One of the main problems with this approach is that the client has to be sure
that the code that's being run in their browser is the correct code; that is,
that they aren't the subject of a man-in-the-middle attack where an attacker is
turning our strong encryption into weak encryption that they could later break.
A component of our current solution is to deliver the site's javascript (and all
other assets, for that matter) using SSL encryption. This protects the files
from tampering in-between leaving our servers and being received by the client.

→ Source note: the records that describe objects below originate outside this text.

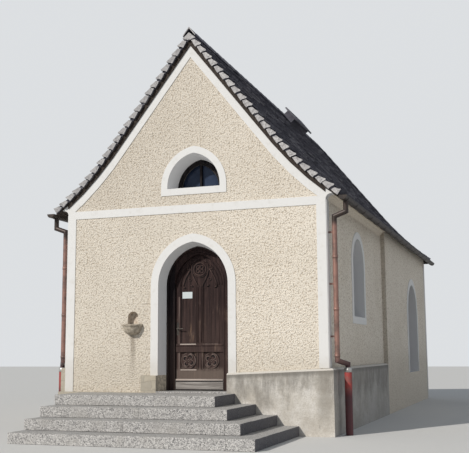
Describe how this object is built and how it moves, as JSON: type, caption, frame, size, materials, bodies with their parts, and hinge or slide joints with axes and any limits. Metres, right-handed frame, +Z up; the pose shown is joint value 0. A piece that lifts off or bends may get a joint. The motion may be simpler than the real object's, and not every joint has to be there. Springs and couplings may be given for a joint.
{
  "type": "small chapel",
  "caption": "Small rendered chapel with a steep bell-cast slate roof, hipped behind, an arched front door that opens, a lunette window and granite steps.",
  "frame": {"origin": "on the ground at the middle of the facade, in the facade's plane", "axes": "+Z up, +Y back along the nave, +X to the right seen from the front; the facade faces -Y"},
  "size_m": [5.56, 14.24, 7.1172],
  "materials": {
    "roughcast": "cream roughcast plaster",
    "white_plaster": "smooth white painted plaster",
    "plinth_render": "weathered cement render with stains",
    "granite": "speckled rough granite",
    "slate": "thick rough stone slates",
    "deck_wood": "dark weathered boards",
    "door_wood": "dark brown varnished oak",
    "weather_wood": "worn lighter oak",
    "window_wood": "dark brown painted wood",
    "glass": "plain glass",
    "iron": "dark wrought iron",
    "copper_pipe": "brown weathered copper",
    "gutter_metal": "dark brown sheet metal",
    "red_pipe": "faded red painted cast iron",
    "floor_stone": "stone flags",
    "stoup_stone": "weathered grey stone"
  },
  "bodies": {
    "building": {"front_wall_left": "roughcast", "front_wall_right": "roughcast", "front_wall_over_door": "roughcast", "front_gable": "roughcast", "nave_wall_right": "roughcast", "nave_wall_left": "roughcast", "choir_wall_right": "roughcast", "choir_wall_left": "roughcast", "rear_wall": "roughcast", "floor_slab": "floor_stone", "threshold": "granite", "plinth_front_right": "plinth_render", "plinth_front_left": "plinth_render", "plinth_right": "plinth_render", "plinth_left": "plinth_render", "eaves_cove_right": "white_plaster", "eaves_cove_left": "white_plaster", "facade_bands": "white_plaster", "verge_boards": "weather_wood", "corner_bands": "white_plaster", "door_surround": "white_plaster", "lunette_surround": "white_plaster", "side_surrounds": "white_plaster", "roof_deck_right": "deck_wood", "roof_deck_left": "deck_wood", "roof_deck_rear": "deck_wood", "roof_slates_right": "slate", "roof_slates_left": "slate", "roof_slates_rear": "slate", "ridge_cap": "slate", "roof_hatch": "slate", "gutter_right": "gutter_metal", "gutter_left": "gutter_metal", "downpipe_right": "copper_pipe", "downpipe_left": "copper_pipe", "standpipes": "red_pipe", "door_frame": "door_wood", "hinge_pintles": "iron", "window_frames": "window_wood", "window_panes": "glass", "side_door": "door_wood", "step_1": "granite", "step_2": "granite", "step_3": "granite", "step_4": "granite", "stoup": "stoup_stone"},
    "door": {"door_leaf": "door_wood", "weather_board": "weather_wood", "rail_moulding": "weather_wood", "door_handle": "iron", "hinge_knuckles": "iron"}
  },
  "joints": [
    {"name": "front_door_hinge", "type": "hinge", "parent": "building", "child": "door", "pos_m": [0.491, 0.3913, 1.5], "axis": [0, 0, -1], "range_deg": [0, 95]}
  ]
}
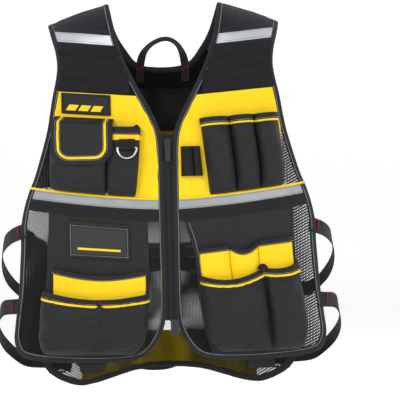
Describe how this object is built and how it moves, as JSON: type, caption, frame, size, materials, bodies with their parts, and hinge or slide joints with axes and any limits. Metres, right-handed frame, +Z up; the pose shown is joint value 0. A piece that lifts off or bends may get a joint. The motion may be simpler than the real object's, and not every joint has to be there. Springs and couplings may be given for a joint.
{
  "type": "utility work vest",
  "caption": "Sleeveless net work vest with padded shoulders, tool pockets, a front zip, reflective bands, a tool ring and side straps with slide buckles.",
  "frame": {"origin": "between the shoulders, at the height where they carry the vest", "axes": "+Z up, -Y out of the front, +X to the wearer's left"},
  "size_m": [0.578, 0.2953, 0.6476],
  "materials": {
    "net_black": "open diamond net",
    "tape_black": "woven binding tape",
    "loop_navy": "brushed loop fabric",
    "reflective": "retroreflective tape",
    "air_mesh": "padded air mesh",
    "yellow": "woven polyester",
    "canvas_black": "heavy woven canvas",
    "webbing_black": "woven webbing",
    "slate_grey": "smooth woven cloth",
    "plastic_black": "satin moulded",
    "nickel": "polished nickel",
    "thread_red": "bar tack thread",
    "thread_grey": "stitching thread",
    "window_film": "clear film over black"
  },
  "bodies": {
    "vest": {"front_net_right": "net_black", "front_net_left": "net_black", "back_net": "net_black", "front_binding_right": "tape_black", "front_binding_left": "tape_black", "neck_binding": "tape_black", "back_binding": "tape_black", "pen_pocket_band": "tape_black", "tube_pocket_band": "tape_black", "pleat_pocket_band": "tape_black", "twin_pocket_band": "tape_black", "zip": "tape_black", "shoulder_cap_right": "loop_navy", "shoulder_cap_left": "loop_navy", "back_yoke": "loop_navy", "shoulder_tape_right": "reflective", "shoulder_tape_left": "reflective", "chest_tape_right": "reflective", "chest_tape_left": "reflective", "back_tape": "reflective", "back_waist_tape": "reflective", "shoulder_pad_right": "air_mesh", "shoulder_pad_left": "air_mesh", "chest_panel_right": "yellow", "chest_panel_left": "yellow", "yellow_pocket_right": "yellow", "yellow_pockets_left": "yellow", "back_yellow_panel": "yellow", "back_hem_panel": "yellow", "flap_pocket": "canvas_black", "pocket_flap": "canvas_black", "pen_pocket": "canvas_black", "tube_pockets": "canvas_black", "lower_panel_right": "canvas_black", "lower_panel_left": "canvas_black", "window_pocket": "canvas_black", "pleat_pocket": "canvas_black", "twin_pocket": "canvas_black", "badge_patch": "canvas_black", "waist_webbing_right": "webbing_black", "waist_webbing_left": "webbing_black", "tool_webbing": "webbing_black", "ring_tab": "webbing_black", "back_waist_webbing": "webbing_black", "back_hem_webbing": "webbing_black", "hammer_loop": "webbing_black", "side_strap_upper_right": "webbing_black", "side_strap_lower_right": "webbing_black", "side_strap_upper_left": "webbing_black", "side_strap_lower_left": "webbing_black", "hanger_loop": "webbing_black", "slate_right": "slate_grey", "slate_left": "slate_grey", "zip_slider": "plastic_black", "buckle_upper_right": "plastic_black", "buckle_lower_right": "plastic_black", "buckle_upper_left": "plastic_black", "buckle_lower_left": "plastic_black"},
    "ring": {"d_ring": "nickel"},
    "pull": {"zip_pull": "plastic_black"}
  },
  "joints": [
    {"name": "ring_swing", "type": "hinge", "parent": "vest", "child": "ring", "pos_m": [-0.0667, -0.14148, -0.22055], "axis": [-0.9973, 0.0732, 0], "range_deg": [0, 110]},
    {"name": "pull_swing", "type": "hinge", "parent": "vest", "child": "pull", "pos_m": [0, -0.12235, -0.21695], "axis": [-1, 0, 0], "range_deg": [0, 100]}
  ]
}
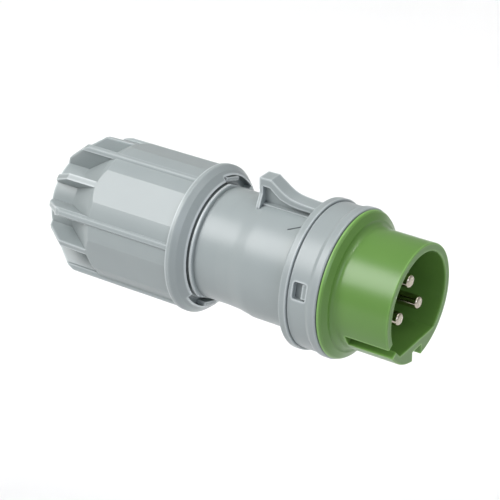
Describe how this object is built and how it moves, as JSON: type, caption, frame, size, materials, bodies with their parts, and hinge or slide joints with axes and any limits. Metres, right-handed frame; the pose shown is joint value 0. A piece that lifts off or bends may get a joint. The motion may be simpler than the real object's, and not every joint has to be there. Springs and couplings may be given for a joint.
{
  "type": "pin and sleeve plug",
  "caption": "Cylindrical industrial plug with a keyed sleeve round contact pins, a flanged collar, a cover hook and a ribbed cable gland nut.",
  "frame": {"origin": "on the plug's axis in the plane of the sleeve's front rim", "axes": "+X along the axis, out of the sleeve's mouth; +Z towards the cover hook; the major keyway is at -Z"},
  "size_m": [0.148, 0.0562, 0.0607],
  "materials": {
    "grey_shell": "satin light grey polyamide",
    "green_insert": "satin green polyamide",
    "nickel_plate": "nickel-plated brass",
    "zinc_plate": "zinc-plated steel",
    "black_rubber": "matt black rubber",
    "black_plastic": "matt black polyamide",
    "white_plastic": "natural polyamide"
  },
  "bodies": {
    "shell": {"housing": "grey_shell", "contact_carrier": "green_insert", "collar_seal": "black_rubber", "locking_slide": "grey_shell", "pin_top": "nickel_plate", "pin_left": "nickel_plate", "pin_right": "nickel_plate", "terminal_screw_top": "zinc_plate", "terminal_screw_left": "zinc_plate", "terminal_screw_right": "zinc_plate", "pin_holder": "black_plastic", "holder_screw": "zinc_plate", "clamp_cage": "black_plastic", "cable_seal": "black_rubber", "seal_insert": "black_rubber"},
    "slip_ring": {"slip_ring": "white_plastic"},
    "gland_nut": {"gland_nut": "grey_shell"}
  },
  "joints": [
    {"name": "nut_travel", "type": "slide", "parent": "shell", "child": "slip_ring", "axis": [-1, 0, 0], "range_m": [0, 0.012]},
    {"name": "nut_turn", "type": "hinge", "parent": "slip_ring", "child": "gland_nut", "pos_m": [-0.1, 0, 0], "axis": [-1, 0, 0], "range_deg": [0, 1080]}
  ],
  "couplings": [
    {"joint": "nut_turn", "follows": "nut_travel", "rad_per_m": 1570.8}
  ]
}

Unfortunately, SSL isn't 100% foolproof. This post aims to show why SSL is
faulty, and propose a solution.
# SSL
SSL is the mechanism by which web-browsers establish an encrypted connection to
web-servers. The goal of this connection is that only the destination
web-browser and the server know what data is passing between them. Anyone spying
on the connection would only see gibberish. To do this a secret key is first
established between the client and the server, and used to encrypt/decrypt all
data. As long as no-one but those parties knows that key, that data will never
be decrypted by anyone else.
SSL is what's used to establish that secret key on a per-session basis, so that
a key isn't ever re-used and so only the client and the server know it.
## Public-Private Key Cryptography
SSL is based around public-private key cryptography. In a public-private key
system, you have both a public key which is generated from a private key. The
public key can be given to anyone, but the private key must remain hidden. There
are two main uses for these two keys:
* Someone can encrypt a message with your public key, and only you (with the
private key) can decrypt it.
* You can sign a message with your private key, and anyone with your public key
can verify that it was you and not someone else who signed it.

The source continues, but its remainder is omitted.